Haught refers many times to the open future encapsulated in theological accounts of human existence—that there is a hope for the future and a looking forward to the “not yet.” This is contrasted with the rather closed view of naturalism, with death as finality and no persistence of truth. If humanity were to be wiped out then all truth would perish also, since according to naturalists, truth is a construct of mind. He asserts there is something imperishable about truth, and the basis for its truthfulness must reside somewhere other than in perishable minds alone. Regarding life beyond death, “a sufficient foundation for this trust cannot be found exclusively by looking back to the causal past but only by taking into account the mind’s innate anticipation of a fullness of being, truth, goodness, and beauty looming on the horizon ahead” (p. 209). In Haught’s view, this “anticipation” is not an invented fiction but a “general hallmark of cosmic process” (p. 210); in other words, the emergences mentioned above speak of continuing revelation and a bright future.
In the science–religion debate, faults do not lie solely on the misapprehensions of naturalists. Haught notes “it is entirely appropriate to keep telling the old stories about the origins and end of suffering, but not … as though Darwin never lived and evolution never happened” (p. 171). “Theology should never be seen as an alternative to good science” (p. 172) and, in particular, theology needs to take into consideration non-human suffering in an overall appraisal of this topic. However, apart from vague notions of gene-pool advantage from the adaptive nature of humans facing suffering, Haught argues that “Darwinian naturalism could never, even in principle, penetrate to the core of religion or theodicy” (p. 180). Suffering, in a sense, is a consequence of an unfinished initial creation. Haught argues that if this creation was perfectly finished, then the world would not be distinct from its maker, a pantheistic view Haught emphatically rejects.

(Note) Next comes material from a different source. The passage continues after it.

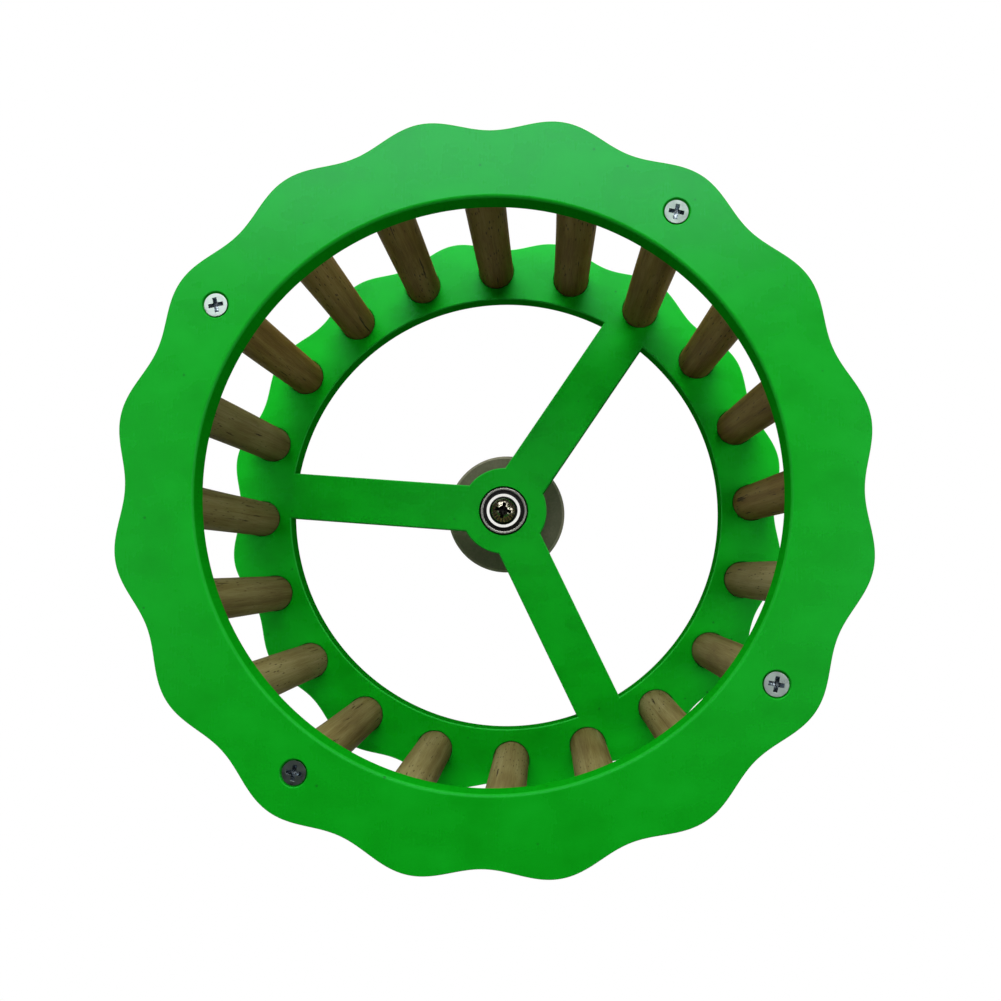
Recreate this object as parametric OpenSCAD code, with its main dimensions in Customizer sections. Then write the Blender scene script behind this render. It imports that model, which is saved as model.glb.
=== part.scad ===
/* [Wheel] */
// Diameter over the crests of the wavy edge
wheel_d = 255; // [230:1:300]
// Width over both plates
wheel_w = 127; // [90:1:160]
// Thickness of the plastic sheet that both plates are cut from
sheet_t = 9.5; // [9:0.1:13]
// Radial width of the rim, from the big hole to a crest
rim_w = 28.5; // [27.5:0.5:38]
// Depth of the wave, from crest to valley
wave_depth = 4.8; // [1:0.1:5.5]
// Number of crests around the edge
wave_count = 16; // [8:1:24]
// Angle of the first crest, spoke and dowel above the horizontal, seen from the front
turn = 56; // [0:1:120]
// Chamfer on the cut edges of the round holes
edge_break = 0.6; // [0.2:0.1:1]

/* [Hub and spokes] */
// Diameter of the boss in the middle of the rear plate
hub_d = 39.4; // [32:0.2:50]
// Width of one spoke
spoke_w = 21; // [14:0.5:28]
// Number of spokes
spoke_count = 3; // [3:1:5]

/* [Dowels] */
// Number of dowels that the bird runs on
dowel_count = 20; // [15:1:22]
// Diameter of a dowel
dowel_d = 15.9; // [13:0.1:16.5]
// Plastic between the big hole and a dowel's pocket
dowel_inset = 5.6; // [4:0.1:6.4]
// Depth of the blind pocket that holds a dowel's end
pocket_depth = 5; // [3:0.1:5.8]
// Room around a dowel in its pocket
dowel_fit = 0.1; // [0.05:0.05:0.3]
// Chamfer on a dowel's ends
dowel_chamfer = 0.8; // [0.3:0.1:1.5]
// A screw holds every dowel that this step reaches
screw_step = 5; // [4:1:10]

/* [Wood screws] */
// Length of a wood screw over its head
screw_l = 25.4; // [18:0.1:32]
// Diameter of the screw's shank
screw_d = 4.2; // [3.4:0.1:4.8]
// Diameter of the flat head
screw_head_d = 8.2; // [7.4:0.1:9.4]
// Straight rim of the flat head
screw_rim_t = 0.3; // [0.2:0.1:0.5]
// How far the head sits below the plate's face
screw_sink = 0.3; // [0.1:0.1:0.5]
// Length of the screw's point
screw_point_l = 6; // [4:0.5:9]
// Width across the cross recess
screw_recess_d = 4.8; // [3.6:0.1:5.4]
// Thickness of one blade of the cross recess
screw_recess_w = 0.9; // [0.6:0.1:1.3]
// Depth of the cross recess
screw_recess_depth = 1.9; // [1.2:0.1:2.2]

/* [Bearing] */
// Outside diameter of the ball bearing
bearing_d = 22; // [21:0.5:26]
// Width of the ball bearing
bearing_w = 7; // [6.4:0.1:8]
// Diameter of the circle through the balls
ball_circle_d = 15; // [14.4:0.1:15.8]
// Diameter of a ball
ball_d = 3.97; // [3.6:0.01:4.2]
// Number of balls
ball_count = 7; // [6:1:8]
// Radial gap between the two races
race_gap = 2.9; // [2.7:0.1:3.1]
// Room between a ball and its groove
ball_fit = 0.06; // [0.03:0.01:0.09]
// Chamfer on the corners of the races
race_chamfer = 0.4; // [0.2:0.1:0.5]
// Thickness of a rubber seal
seal_t = 0.7; // [0.5:0.05:0.8]
// How far a seal lies below the faces of the races
seal_sink = 0.3; // [0.2:0.05:0.4]
// How far a seal reaches into the outer race
seal_lip_w = 0.6; // [0.4:0.1:0.8]
// Depth of the ring groove in a seal's face
seal_groove_depth = 0.2; // [0.1:0.05:0.25]
// Radial thickness of the ball cage
cage_w = 1.3; // [1:0.1:1.5]
// Lip of the plate that stops the bearing at the back
seat_lip_w = 1.8; // [1:0.1:2.4]
// How far the bearing sits below the plate's face
seat_sink = 0.3; // [0.1:0.1:0.6]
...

The human “desire to know,” with an imperishable critical intelligence, naturally leads individuals on to fullness of being and a valuing of the mind, which appears absent in purely naturalistic accounts of what to expect in the future. A theological account of hope for the future includes belief in continuing emergence and in particular a “power of the future.” Haught explains this phrase: the openness of the future (rather than the perceived closed notions of naturalism) represents a power or “potentiation.” Further, he suggests that this “power of the future” is the best name for God, whose central action is the “arrival of the future” (p. 214).
I hope I have conveyed from these summary paragraphs and quotations the flavour and the main thrust of what is quite a challenging read, but a refreshing one. Often the answers to the question of what is missing from naturalist accounts of existence are somewhat unsatisfactory, but not so in this account. A book worth reading then re-reading. At 215 pages this is doable. The style is quite scholarly, and reading the book requires some concentration to follow the well-reasoned arguments. The intention, according to the back cover, is to “provide the basis for discussion among … intellectually curious people in general” and the style is very suited to this readership.